To be sure, she said, most of her own concentration has been on photographing indigenous communities, particularly those in the Amazon, which she visits each year. But in October 2006, on a visit to Alaska to photograph Inuits she had an opportunity to photograph some polar bears.
The Inuits had just killed a whale. The carcass was left on the beach and the polar bears were coming to feed. It was not as if Mittermeier was handed the shot on a platter. She hired a local man with a pick up truck and spent 20 hours for several days waiting for the polar bears to come closer. Then one gray day she spotted a mother and her cubs coming closer, until they were about 25 yards away.
Just then, she said, the mother turned to the left, and the sun broke through the clouds for barely a minute. “I jumped out of the truck and literally got off three frames. It wasn’t a very smart thing to do. These bears can be very ferocious.” Luckily, she got off her shots without incident and the photo, with cubs following their mother playfully on the ice, is one of the ones featured in the show.
Mittermeier points out that league photographers are devoted to excellence and the ethical standards of photojournalism. “There is no manipulation of images, and there is disclosure of how images were shot because there is a great tendency to deceive the public with images. We want to assure the public that what they see here are things that we saw.”
She said she feels a bit guilty about her polar bear shot because she only spent several days trying to get it when photographers she knows have waited as long as 20 years for such a shot.
She said Paul Nicklen, who photographed narwhals, a species of Arctic whales, took 10 years to get a shot of them gathered under the ice. “You have to be a maniacal individual willing to tolerate the cold, the hunger, the isolation and the anger because the shot is not coming for days or even years.”
The 40 prints take the viewer to all geographic regions of the United States and run the gamut from bears to crocodiles, monarch butterflies to two other species present in Rhode Island, the maple tree and the piping plover.
Kate Freund, a legislative liaison for Earthjustice, said yesterday that climate change can affect animal habitats in different ways. Polar bears and walruses are under threat because global warming is melting the ice on which they hunt and rest. “The bears are swimmers but they are not marathon swimmers, and when you take away the ice, they drown.”

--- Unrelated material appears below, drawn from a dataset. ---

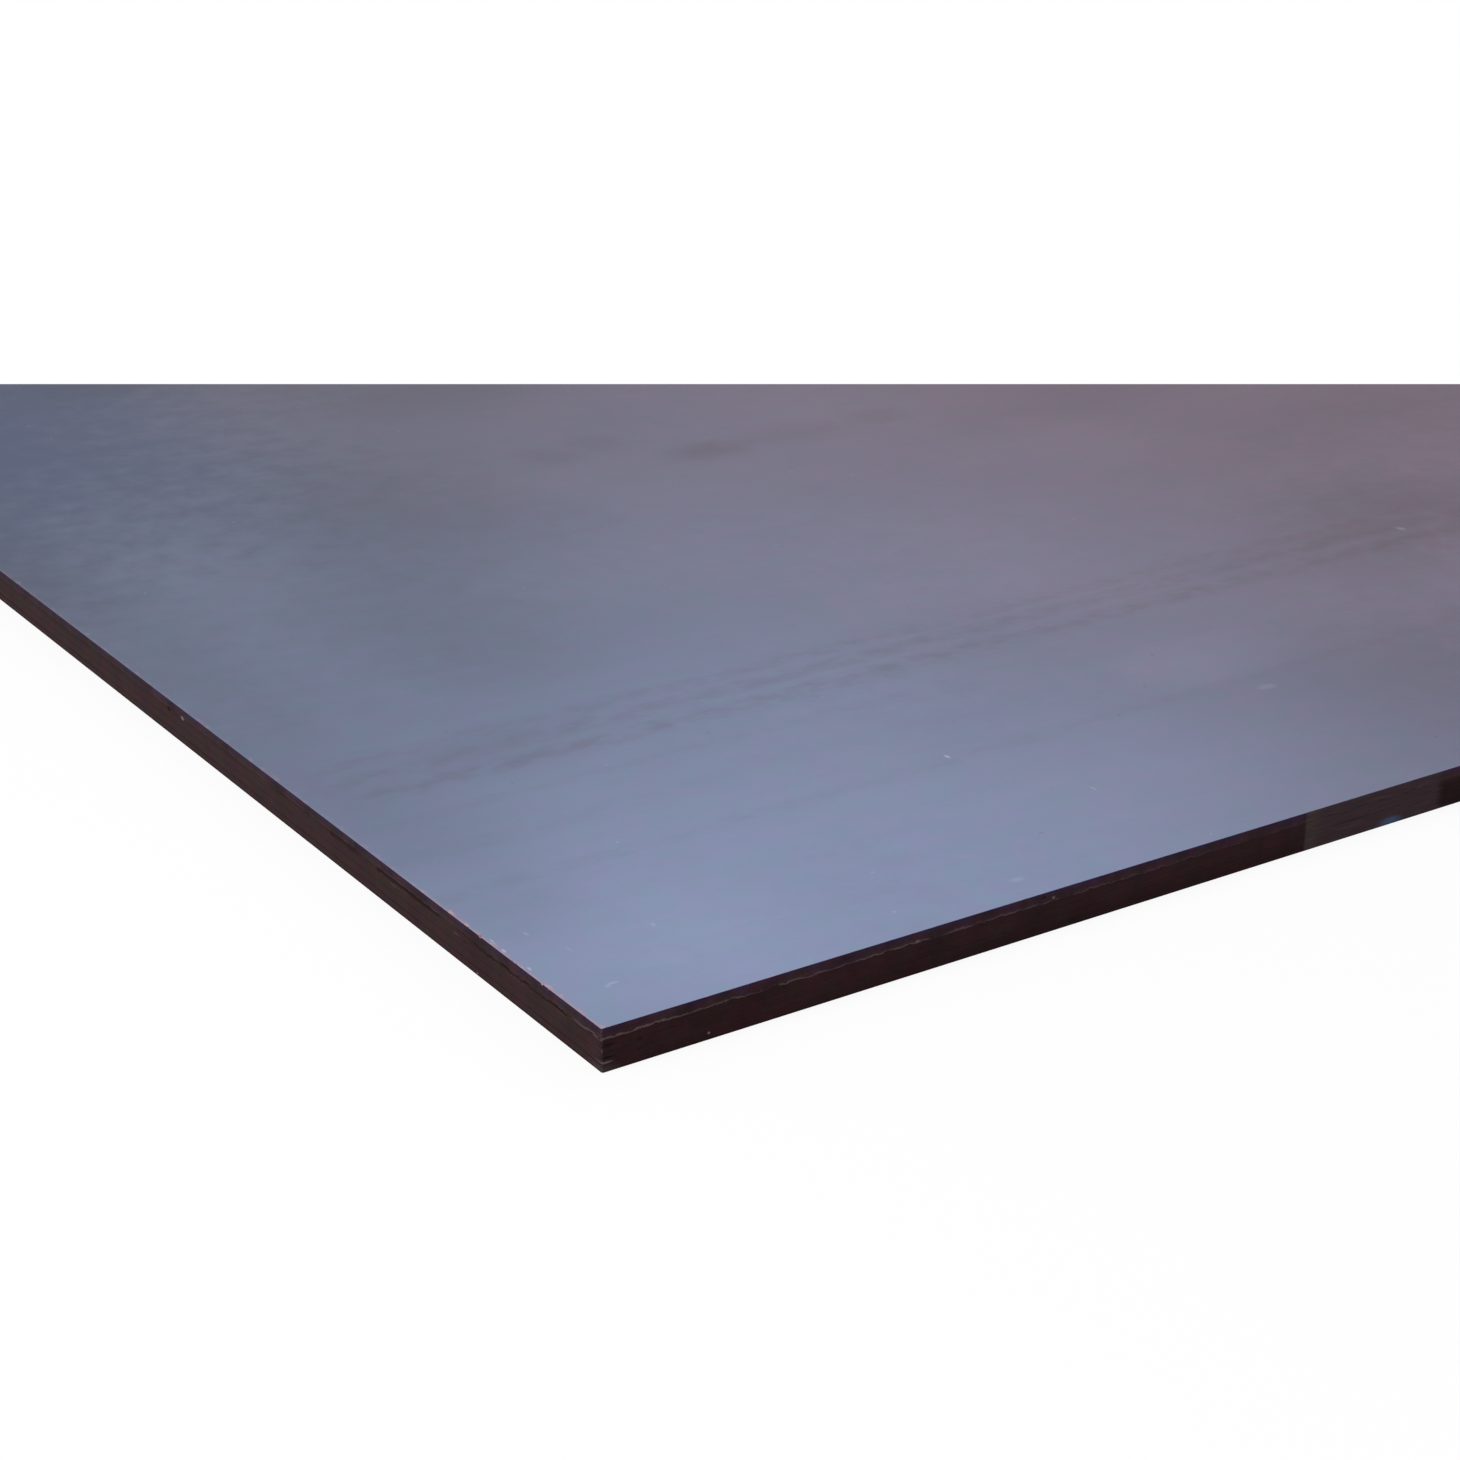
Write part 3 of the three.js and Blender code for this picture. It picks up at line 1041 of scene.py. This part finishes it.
def missed_by_the_brush(colour, place, level, on_end, streaks):
    """The patch on the front edge that the brush missed, and the thick paint beyond it."""
    x, y, _ = split(place)
    on_front = (1 - on_end) * ease(y, 5, 10, 1, 0)
    past_end = x - off_centre(streaks, 10, MISSED_TO)
    started = ease(x, MISSED_FROM - 1, MISSED_FROM + 1)
    fresh = blend(ease(x, MISSED_FROM + 3, MISSED_FROM + 12), MISSED_START, MISSED_PATCH)
    missed = on_front * started * ease(past_end, -3, 3, 1, 0)
    colour = blend(missed, colour, fresh * off_centre(streaks, 1, 1))
    beyond = on_front * ease(past_end, -3, 3) * ease(x, *THICK_ENDS, 1, 0)
    return blend(beyond * ease(level, 5.5, 6.5, 0.5, 0), colour, PAINT_DARK_AND_SHADE)


def glue_seam(colour, place, level, on_end, patches):
    """Along the second glue line: on the long edges the pale line of glue and its painted highlight, with
    painted shade below, and on the ends the painted shade of the open joint.
    """
    x, y, _ = split(place)
    along = x + y
    wander = noise(place, 0.16, 3, 0.65)
    on_long = 1 - on_end

    ragged = off_centre(wander, 1.5, level)
    unbroken = ease(along, 25, 70, 1, 0)
    whole = maths("MAXIMUM", unbroken, ease(patches, 0.42, 0.56, 0.15, 1))
    reach_long = on_long * ease(along, 10, 60, 0.9, 0.7) * ease(along, 130, 330, 1, 0.2)
    reach_end = on_end * ease(along, 14, 24, 0.7, 0)
    shade = between(ragged, *SHADE_LEVELS, 0.1) * on_long * ease(patches, 0.42, 0.56, 0.1, 0.6)
    pale = between(ragged, *GLUE_HIGHLIGHT_LEVELS, 0.09) * whole * (reach_long + reach_end)

    torn = off_centre(wander, 2, level)
    frayed = off_centre(patches, 30, along)
    lips, gaping_shade = 0, 0
    for start, end, lowest, highest, darkness in OPEN_RUNS:
        here = between(frayed, start, end, 3) * on_end * darkness
        lips = between(torn, lowest - LIP_HEIGHT, highest + LIP_HEIGHT, 0.1) * here + lips
        gaping_shade = between(torn, lowest, highest, 0.09) * here + gaping_shade
    lips *= ease(patches, 0.42, 0.6, 0.2, 0.7)
    return paint_over(colour, (shade, PAINT_DARK_AND_SHADE), (pale, GLUE_AND_HIGHLIGHT), (lips, WORN_LIP), (gaping_shade, OPEN_JOINT_SHADE))


def edge_look(place):
    level = veneers_up(place.tree)
    out_x, out_y, _ = split(read_attribute(place.tree, "outward", "Vector"))
    facing_x, facing_y = size_of(out_x), size_of(out_y)
    on_end = ease(facing_x, 0.6, 0.8)

    # Low brush streaks, and patches where the paint lies thicker. Thin paint shows each patch more.
    streaks = noise(place * (0.07, 0.07, 0.6), 1, 3, 0.6)
    patches = noise(place, 0.06, 4, 0.65)
    uneven = mix(ease(level, *THIN_FROM), mix(on_end, 1.3, 0.8), 2.1)
    colour = paint_coats(level, on_end) * off_centre(patches, uneven, off_centre(streaks, 0.5, 1))
    colour = paint_tints(colour, place, level, on_end)
    colour = missed_by_the_brush(colour, place, level, on_end, streaks)
    colour = glue_seam(colour, place, level, on_end, patches)

    # The upright corner, worn pale in places, and the single marks.
    ridge = ease(maths("MINIMUM", facing_x, facing_y), 0.25, 0.6) * ease(streaks, 0.4, 0.6, 0, 0.7)
    colour = blend(ridge, colour, WORN_RIDGE)
    wander = streaks * 0.5 - 0.25
    for centre, size, strength, tint in EDGE_MARKS:
        mark = use(smudge, place, centre=centre, size=size, wander=wander)["Mark"]
        colour = blend(mark * strength, colour, tint)

    # Flecks, and bare wood on the arris where the film is chipped.
    flecks = specks(place, 14, 0.7, 0.12) * 0.2
    chipped = ease(read_attribute(place.tree, "chipped"), 0.2, 0.6) * ease(level, 8.9, 8.97)
    colour = paint_over(colour, (flecks, FLECK), (chipped, BARE_ARRIS))
    return colour, mix(streaks, *PAINT_ROUGHNESS), noise(place, 1.2, 2, 0.6) * 0.5 + streaks


make_finish(edge_finish, edge_look, bump_distance=0.04 * MM, specular=0.04)

# %% [markdown]
# ## Bare veneer
#
# Under the film the face veneer is pale, pinkish wood with its grain along the sheet. It shows only in the
# chips, but there it is the brightest thing on the rim, so a flat colour wouldn't do: it gets the grain
# group with finer fibres, and specks of dirt.

# %% Bare veneer
FRESH_WOOD = rgb(0.54, 0.385, 0.345)
DARK_FIBRE = rgb(0.36, 0.225, 0.19)
WOOD_ROUGHNESS = (0.65, 0.85)


def wood_look(place):
    grain = use(wood_grain, place, stretch=16, fibre=0.7)
    colour = blend(ease(grain["Tone"], 0.35, 0.65), DARK_FIBRE, FRESH_WOOD)
    colour = blend(specks(place, 5, 0.6, 0.3) * 0.5, colour, PAINT_DARK_AND_SHADE)
    return colour, mix(grain["Height"], *WOOD_ROUGHNESS), grain["Height"]


make_finish(wood_finish, wood_look, bump_distance=0.05 * MM, specular=0.3)

# %% [markdown]
# ## Light and floor
#
# The sheet lies in an evenly lit white room, with one large softbox high on the left of the camera, so the
# left end is the lighter of the two edges and the shadow falls behind. A weaker one hangs over the far
# half, which the first hardly reaches. Together they light the top face at about full strength, where a
# colour renders as it is written. The room and floor look white to the camera and in reflections without
# throwing more light on the sheet: a Light Path node tells those rays from the rest.

# %% Light
WORLD_LIGHT = 0.45
SOFTBOX_SIZE = 2.2
# Place, target, watts, and whether glossy surfaces mirror it.
SOFTBOXES = {
    "softbox": (Vector((-3.6, -1, 2.4)), Vector((-1.2, -0.55, 0)), 100, True),
    "far_softbox": (Vector((1.6, 0.3, 2.4)), Vector((1.1, 0.2, 0)), 20, False),
}


def seen_or_mirrored(tree):
    """1 for rays from the camera and for those of a glossy or clear surface, and 0 for light."""
    path = wires_of(add_node(tree, "ShaderNodeLightPath"))
    seen = maths("MAXIMUM", path["Is Camera Ray"], path["Is Glossy Ray"])
    return maths("MAXIMUM", seen, path["Is Transmission Ray"])


def make_world():
    world = bpy.data.worlds.new("white_room")
    bpy.context.scene.world = world
    world.use_nodes = True
    tree = world.node_tree
    tree.nodes.clear()
    lit, seen = (add(tree, "ShaderNodeBackground", [WHITE, strength]) for strength in (WORLD_LIGHT, 1))
    both = add(tree, "ShaderNodeMixShader", [seen_or_mirrored(tree), lit, seen])
    add_node(tree, "ShaderNodeOutputWorld", [both])


def make_softbox(name, place, target, watts, mirrored):
    data = bpy.data.lights.new(name, "AREA")
    data.shape = "SQUARE"
    data.size = SOFTBOX_SIZE
    data.energy = watts
    softbox = new_object(name, data)
    aim(softbox, place, target - place)
    softbox.visible_glossy = mirrored


make_world()
for name, settings in SOFTBOXES.items():
    make_softbox(name, *settings)
bpy.context.scene.view_settings.view_transform = "Standard"
print("world", WORLD_LIGHT, "softboxes", list(SOFTBOXES))

# %% Floor
FLOOR_SIZE = 40
FLOOR_GAP = 0.05 * MM  # keeps the floor just clear of the underside, so that the two faces don't coincide
FLOOR_WHITE = rgb(0.9, 0.9, 0.9)
FLOOR_GLOW = 0.87  # share of the floor's brightness that no shadow dims, beside the sheet
GLOW_FROM, GLOW_TO = 1.8, 4.5  # metres from the middle over which that share grows to all of it


def make_floor():
    mesh = bpy.data.meshes.new("studio_floor")
    half = FLOOR_SIZE / 2
    corners = [(-half, -half), (half, -half), (half, half), (-half, half)]
    mesh.from_pydata([(x, y, SHEET_LOW.z - FLOOR_GAP) for x, y in corners], [], [(0, 1, 2, 3)])
    floor = new_object("studio_floor", mesh)
    material = bpy.data.materials.new("floor_paint")
    material.use_nodes = True
    mesh.materials.append(material)
    tree = material.node_tree
    shader = tree.nodes["Principled BSDF"]
    shader.inputs["Base Color"].default_value = FLOOR_WHITE
    shader.inputs["Roughness"].default_value = 1
    shader.inputs["Specular IOR Level"].default_value = 0
    glow = add(tree, "ShaderNodeEmission", [WHITE, 1])
    away = length_of(wires_of(add_node(tree, "ShaderNodeTexCoord"))["Object"])
    share = seen_or_mirrored(tree) * ease(away, GLOW_FROM, GLOW_TO, FLOOR_GLOW, 1)
    both = add(tree, "ShaderNodeMixShader", [share, Wire(shader.outputs[0]), glow])
    both.to(tree.nodes["Material Output"].inputs[0])


make_floor()
print("floor", FLOOR_SIZE, "m square")

# %% [markdown]
# ## Last update
#
# The dressed sheet must stay inside the solid one.

# %% Last update
bpy.context.view_layer.update()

Salmon are being threatened by global warming because smaller snow packs means less water flowing into streams, cutting down the opportunity for them to spawn. Sea turtles are under threat because the sex of a turtle is determined by the temperature when the egg was incubated. As the temperature rises, an increasing number of turtles are born female, and they could all be born females if the temperature continue to rise.
Piping plovers are endangered by rising sea levels, and warming temperatures could curtail the growth of sugar maples.
The sponsoring agencies for the traveling exhibit represent four “pillars” — faith, science, justice and art. The faith perspective is provided by Noah, a coalition of Protestant, Evangelical and Christian groups dedicated to care of the Earth, and the science perspective is represented by Conservation International’s Center for Applied Biodiversity Science.
The exhibit, off the lobby of the Peerless Building, 150 Union St., will be open from 8 a.m. to 7 p.m. Monday through Thursday, from 8 a.m. to 5 p.m. on Friday and 10 a.m. to 6 p.m. Saturday, and 1 p.m. to 5 p.m. Sunday, between now and April 26. Admission is free.
CORRECTION: The name of photographer Paul Nicklen was spelled incorrectly in a previous version of this article.